EXERCISE INSTRUCTIONS: Each line below should be quoted exactly, please.

Modeling code records:
________________________

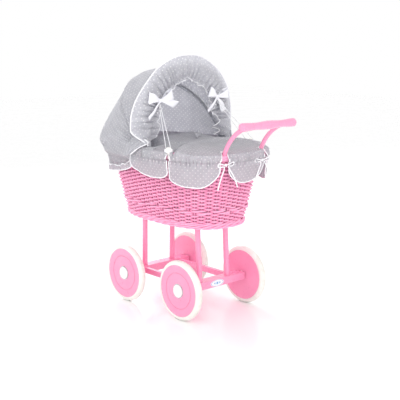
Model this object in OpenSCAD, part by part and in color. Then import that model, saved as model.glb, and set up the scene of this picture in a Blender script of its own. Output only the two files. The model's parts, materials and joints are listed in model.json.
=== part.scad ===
// A doll's pram: a painted wicker basket on a wooden chassis, with a cloth hood that folds back.
// Millimetres. +X is the pram's right, +Y its hood end and +Z up. The floor is z = 0 and the
// origin is under the middle of the whole pram. Behind the handle is -Y.

/* [Wheels] */
// Outer diameter of a tyre
wheel_d = 150; // [140:1:160]
// Width of a tyre
tyre_w = 18.5; // [17:0.5:20]
// Distance between the front and rear axles
wheel_base = 217; // [205:1:230]
// Distance between the middles of the left and right tyres
wheel_track = 218.5; // [216:0.5:224]
// Diameter of a wheel's disc
disc_d = 129.2; // [124:0.2:132]
// Diameter of the cap over a wheel's bolt
cap_d = 32; // [28:1:36]

/* [Chassis] */
// Depth of an axle beam, front to back
beam_depth = 28; // [24:1:32]
// Height of an axle beam
beam_h = 19; // [17:1:22]
// Width of a side rail
rail_w = 10.5; // [8:0.5:14]
// Height of a side rail
rail_h = 14; // [10:1:16]
// Distance of each side rail from the middle
rail_x = 61.6; // [58:0.2:64]
// Diameter of a leg
leg_d = 14; // [12:1:16]
// Distance of each leg from the middle
leg_x = 47; // [42:1:50]

/* [Basket] */
// Height of the basket's foot above the floor
foot_z = 227; // [220:1:235]
// Height of the middle of the rolled rim
rim_z = 405; // [400:1:410]
// Half width of the wall at the foot
foot_half_x = 99; // [94:1:104]
// Half length of the wall at the foot
foot_half_y = 168; // [160:1:172]
// Half width of the wall at the rim
rim_half_x = 130; // [126:1:132]
// Half length of the wall at the rim
rim_half_y = 212; // [208:1:214]
// Thickness of the woven wall
wall_t = 9; // [7:0.5:10]
// How far the rolled rim stands out from the wall
rim_out = 17; // [15:0.5:18]

/* [Handle] */
// Length of the turned grip
grip_l = 179; // [170:1:190]
// Largest diameter of the grip
grip_d = 20; // [18:0.5:22]
// Smallest diameter of the grip, at its two waists
waist_d = 16.4; // [15:0.2:18]
// Diameter of a handle arm
arm_d = 10.5; // [9:0.5:11]
// Distance of each arm from the middle
arm_x = 60; // [56:1:64]

/* [Hood] */
// Height of the pin that both hoops turn on
pivot_z = 424; // [423:0.5:426]
// Half width of the front hoop
front_hoop_r = 139; // [137:0.5:141]
// Length of the front hoop from its pin to its top
front_hoop_reach = 193; // [188:1:198]
// Half width of the rear hoop
rear_hoop_r = 134; // [132:0.5:135]
// Length of the rear hoop from its pin to its top
rear_hoop_reach = 188; // [184:1:192]
// Lean of the front hoop towards the handle
front_lean = 4; // [2:0.5:6]
// Lean of the rear hoop towards the hood end
rear_lean = 39; // [36:0.5:41]
// Outer radius of the gathered brim
brim_r = 165; // [160:1:168]
// Radius of the hood's mouth inside the brim
mouth_r = 106; // [100:1:110]
// Thickness of the hood's cloth
cloth_t = 3; // [2:0.5:3.5]

/* [Hidden] */
$fn = 64;
SLIP = 0.05; // radial clearance of a running fit
GAP = 0.3; // clearance between pieces that do not touch

// Where the chassis sits: its middle is ahead of the whole pram's middle
chassis_y = 25;
axle_z = wheel_d / 2;
beam_half_x = wheel_track / 2 - 11.25;
beam_z = 66;
beam_top_z = beam_z + beam_h;
disc_t = 16;
// The four corners: name, side and end
PLACES = [
    ["front_left", -1, 1], ["front_right", 1, 1], ["rear_left", -1, -1], ["rear_right", 1, -1]];

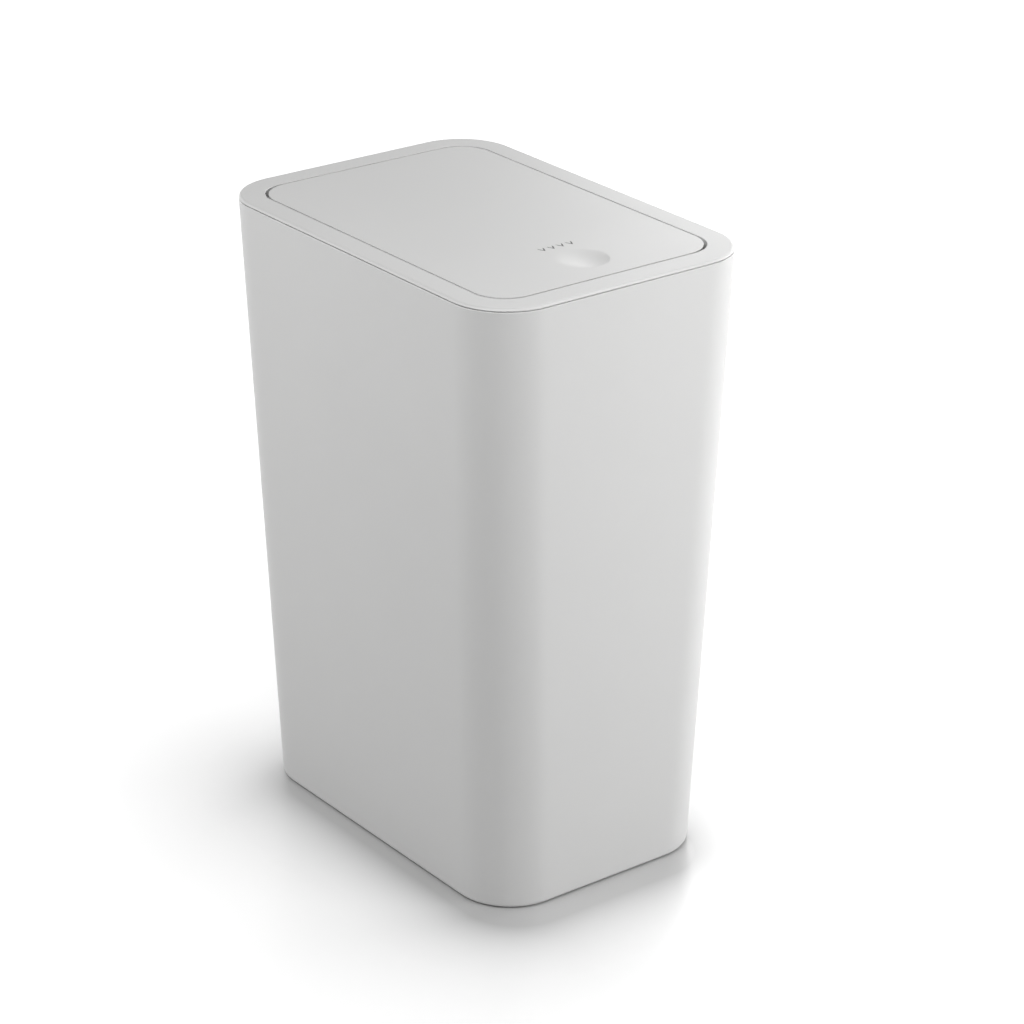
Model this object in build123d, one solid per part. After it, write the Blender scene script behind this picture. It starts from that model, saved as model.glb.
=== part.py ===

________________________

TASK RESPONSE:
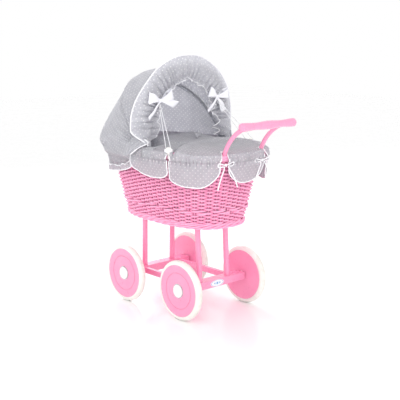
Model this object in OpenSCAD, part by part and in color. Then import that model, saved as model.glb, and set up the scene of this picture in a Blender script of its own. Output only the two files. The model's parts, materials and joints are listed in model.json.
=== part.scad ===
// A doll's pram: a painted wicker basket on a wooden chassis, with a cloth hood that folds back.
// Millimetres. +X is the pram's right, +Y its hood end and +Z up. The floor is z = 0 and the
// origin is under the middle of the whole pram. Behind the handle is -Y.

/* [Wheels] */
// Outer diameter of a tyre
wheel_d = 150; // [140:1:160]
// Width of a tyre
tyre_w = 18.5; // [17:0.5:20]
// Distance between the front and rear axles
wheel_base = 217; // [205:1:230]
// Distance between the middles of the left and right tyres
wheel_track = 218.5; // [216:0.5:224]
// Diameter of a wheel's disc
disc_d = 129.2; // [124:0.2:132]
// Diameter of the cap over a wheel's bolt
cap_d = 32; // [28:1:36]

/* [Chassis] */
// Depth of an axle beam, front to back
beam_depth = 28; // [24:1:32]
// Height of an axle beam
beam_h = 19; // [17:1:22]
// Width of a side rail
rail_w = 10.5; // [8:0.5:14]
// Height of a side rail
rail_h = 14; // [10:1:16]
// Distance of each side rail from the middle
rail_x = 61.6; // [58:0.2:64]
// Diameter of a leg
leg_d = 14; // [12:1:16]
// Distance of each leg from the middle
leg_x = 47; // [42:1:50]

/* [Basket] */
// Height of the basket's foot above the floor
foot_z = 227; // [220:1:235]
// Height of the middle of the rolled rim
rim_z = 405; // [400:1:410]
// Half width of the wall at the foot
foot_half_x = 99; // [94:1:104]
// Half length of the wall at the foot
foot_half_y = 168; // [160:1:172]
// Half width of the wall at the rim
rim_half_x = 130; // [126:1:132]
// Half length of the wall at the rim
rim_half_y = 212; // [208:1:214]
// Thickness of the woven wall
wall_t = 9; // [7:0.5:10]
// How far the rolled rim stands out from the wall
rim_out = 17; // [15:0.5:18]

/* [Handle] */
// Length of the turned grip
grip_l = 179; // [170:1:190]
// Largest diameter of the grip
grip_d = 20; // [18:0.5:22]
// Smallest diameter of the grip, at its two waists
waist_d = 16.4; // [15:0.2:18]
// Diameter of a handle arm
arm_d = 10.5; // [9:0.5:11]
// Distance of each arm from the middle
arm_x = 60; // [56:1:64]

/* [Hood] */
// Height of the pin that both hoops turn on
pivot_z = 424; // [423:0.5:426]
// Half width of the front hoop
front_hoop_r = 139; // [137:0.5:141]
// Length of the front hoop from its pin to its top
front_hoop_reach = 193; // [188:1:198]
// Half width of the rear hoop
rear_hoop_r = 134; // [132:0.5:135]
// Length of the rear hoop from its pin to its top
rear_hoop_reach = 188; // [184:1:192]
// Lean of the front hoop towards the handle
front_lean = 4; // [2:0.5:6]
// Lean of the rear hoop towards the hood end
rear_lean = 39; // [36:0.5:41]
// Outer radius of the gathered brim
brim_r = 165; // [160:1:168]
// Radius of the hood's mouth inside the brim
mouth_r = 106; // [100:1:110]
// Thickness of the hood's cloth
cloth_t = 3; // [2:0.5:3.5]

/* [Hidden] */
$fn = 64;
SLIP = 0.05; // radial clearance of a running fit
GAP = 0.3; // clearance between pieces that do not touch

// Where the chassis sits: its middle is ahead of the whole pram's middle
chassis_y = 25;
axle_z = wheel_d / 2;
beam_half_x = wheel_track / 2 - 11.25;
beam_z = 66;
beam_top_z = beam_z + beam_h;
disc_t = 16;
// The four corners: name, side and end
PLACES = [
    ["front_left", -1, 1], ["front_right", 1, 1], ["rear_left", -1, -1], ["rear_right", 1, -1]];

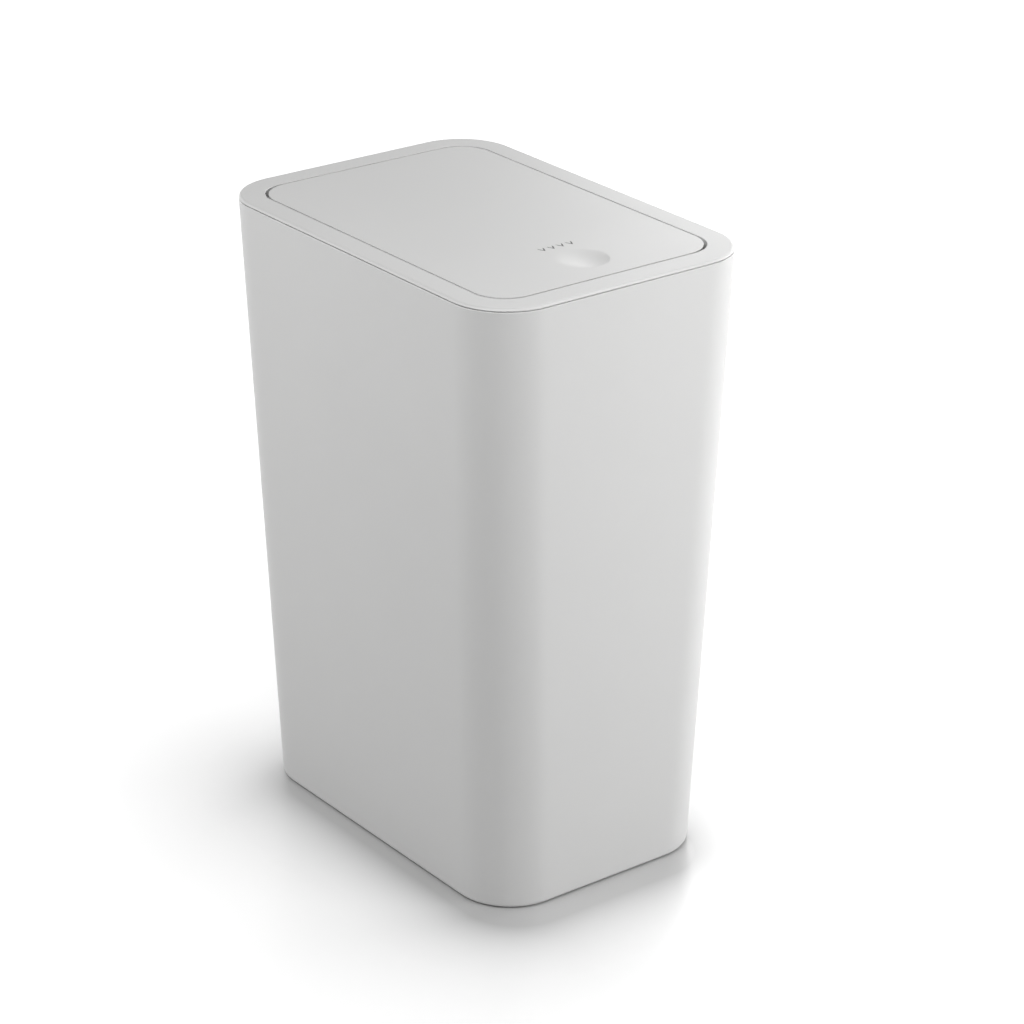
Model this object in build123d, one solid per part. After it, write the Blender scene script behind this picture. It starts from that model, saved as model.glb.
=== part.py ===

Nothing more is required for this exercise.